Ben Karenzi presented me a folder on Vision 2050, the Rwandan national development strategy, launched in December 2020 by President Paul Kagame. Rwanda aims to be an upper-middle income country (UMIC) by 2035, and a high-income country (HIC) by 2050. This means realizing a per capita GDP of about 4000 dollars by 2035 and of over 12,000 dollars by 2050. For understanding, India has a per capita GDP of 2000 in 2022. According to Mr. Mukesh Ambani, Chairman and Managing Director of Reliance Industries Limited (RIL), in his February 2022 speech at the Asia Economic Dialogue, “I believe that with our progress, we will reach $10,000 per capita in the next 15-20 years.” Of course, with more than 1.35 billion people, and growing, it will be a humongous task. India must go global, capitalizing on its technology and engineering expertise.
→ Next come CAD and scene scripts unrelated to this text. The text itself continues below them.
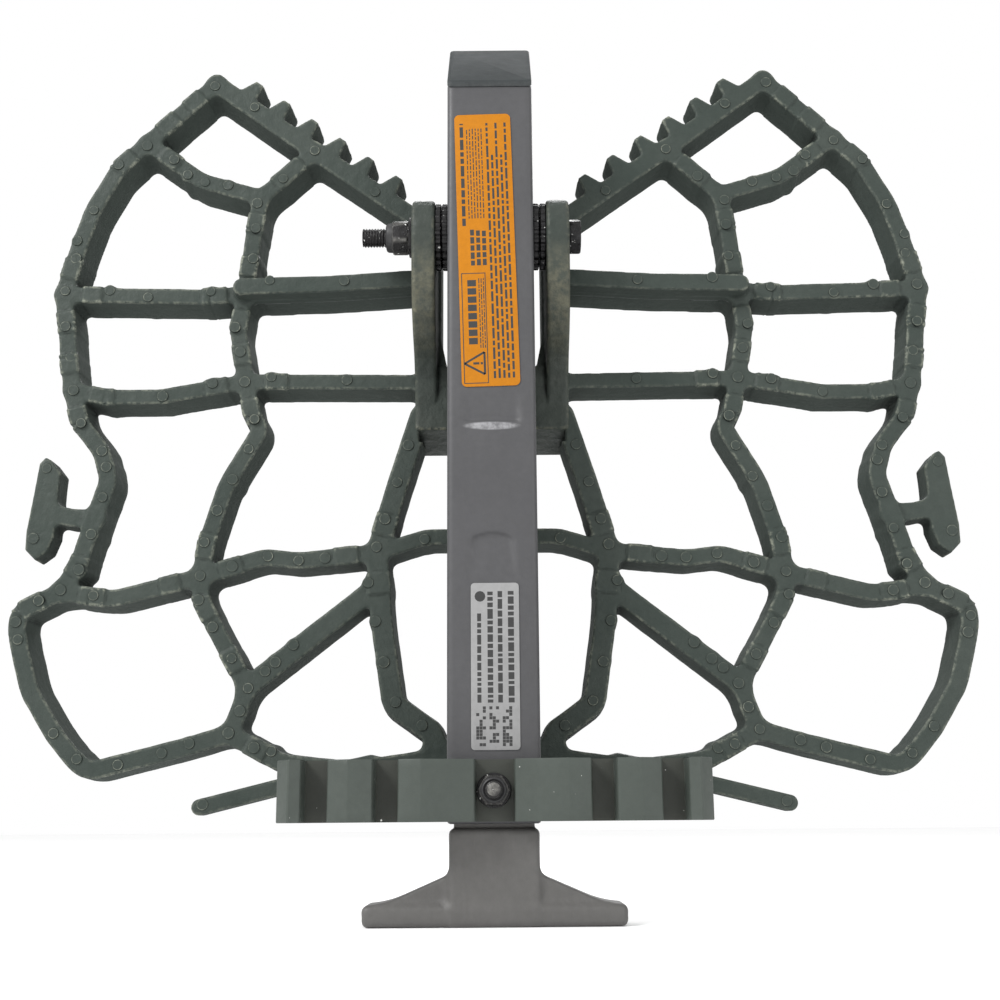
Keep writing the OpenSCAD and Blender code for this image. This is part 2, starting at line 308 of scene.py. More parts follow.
class Nodes:
    """A principled material, and short calls that add nodes to it."""

    def __init__(self, name):
        self.mat = bpy.data.materials.new(name)
        self.mat.use_nodes = True
        self.tree = self.mat.node_tree
        self.shader = self.tree.nodes["Principled BSDF"]
        self.coord = self.new("ShaderNodeTexCoord").outputs["Object"]

    def feed(self, socket, v):
        """Link a socket, or set it to a number, a vector or a colour."""
        if isinstance(v, bpy.types.NodeSocket):
            self.tree.links.new(v, socket)
        else:
            socket.default_value = v + (1,) if socket.type == "RGBA" else v

    def new(self, kind, **inputs):
        """Add a node, with its inputs by name."""
        node = self.tree.nodes.new(kind)
        for name, v in inputs.items():
            self.feed(node.inputs[name.replace("_", " ")], v)
        return node

    def split(self, source):
        """The X, Y and Z outputs of a vector."""
        return self.new("ShaderNodeSeparateXYZ", Vector=source).outputs

    def noise(self, scale, detail, rough, stretch=None):
        at = self.coord
        if stretch:
            at = self.new("ShaderNodeMapping", Vector=at, Scale=stretch[0], Rotation=stretch[1])
            at = at.outputs["Vector"]
        made = self.new("ShaderNodeTexNoise", Vector=at, Scale=scale, Detail=detail, Roughness=rough)
        return made.outputs["Fac"]

    def remap(self, src, a, b, c=0, d=1):
        made = self.new("ShaderNodeMapRange", Value=src, From_Min=a, From_Max=b, To_Min=c, To_Max=d)
        return made.outputs["Result"]

    def mix(self, fac, a, b):
        made = self.new("ShaderNodeMix")
        made.data_type = "RGBA"
        for name, v in (("Factor", fac), ("A", a), ("B", b)):
            self.feed(made.inputs[name], v)
        return made.outputs["Result"]

    def math(self, op, a, b):
        made = self.new("ShaderNodeMath")
        made.operation = op
        self.feed(made.inputs[0], a)
        self.feed(made.inputs[1], b)
        return made.outputs["Value"]

    def times(self, a, b):
        return self.math("MULTIPLY", a, b)

    def attribute(self, name, a, b):
        made = self.new("ShaderNodeAttribute")
        made.attribute_name = name
        return self.remap(made.outputs["Fac"], a, b)

    def pointiness(self, a, b):
        return self.remap(self.new("ShaderNodeNewGeometry").outputs["Pointiness"], a, b)

    def bump(self, height, strength, distance, **after):
        amount = dict(Strength=strength, Distance=distance)
        return self.new("ShaderNodeBump", Height=height, **amount, **after).outputs["Normal"]


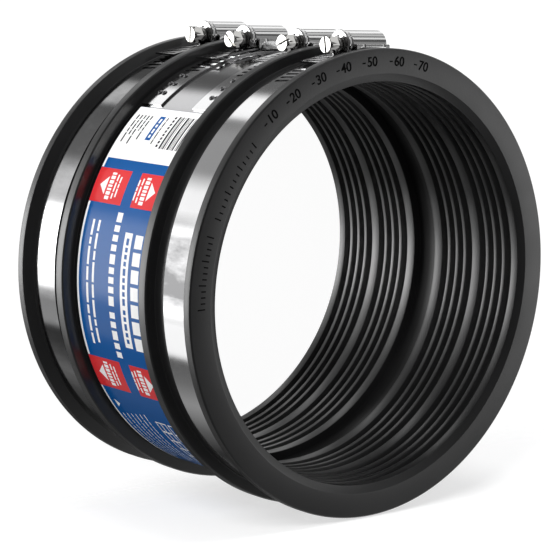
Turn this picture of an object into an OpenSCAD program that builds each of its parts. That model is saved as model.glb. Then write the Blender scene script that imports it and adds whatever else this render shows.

I am yet to deep dive into the document, but what struck me most was the assertion of President Kagame, “Vision 2050 has to be about the future we choose, because we can, and because we deserve it.” It is, indeed, true that we all are as big as our dream. Without aspiration, any individual, or community, or nation, easily gets lost in merry-making, only to be subjugated by a higher power, or to wither away into oblivion. The idea of ‘who I am’ and ‘what do I do with my life’, is fundamental. It was not until Bal Gangadhar Tilak proclaimed, “Swaraj is my birth right, and I shall have it!” that a movement started in India to overthrow the British Rule. Dr. APJ Abdul Kalam used to say, “You have to dream before your dreams can come true.” So, President Kagame’s call to choose, because we can, and because we deserve it, is a call of our times, for the entire global South, where more than five billion people live mostly impoverished lives.
The COVID-19 pandemic has proved this much, that South-South cooperation is the only way forward. The urgent need for vaccines has opened a window of opportunity for a South-South cooperation initiative in health and related areas. But if not for Indian and Chinese vaccines, there would been a disaster. While the superficialities of advanced healthcare systems in the Western world surfaced, the vaccination of billions of people throughout the global South was a historic achievement. This has to move on to agriculture supply chains, and finally, education. It will happen, because we deserve it. It will take years, even decades, but like a tree that takes years before giving fruits, it will happen, if started and sustained.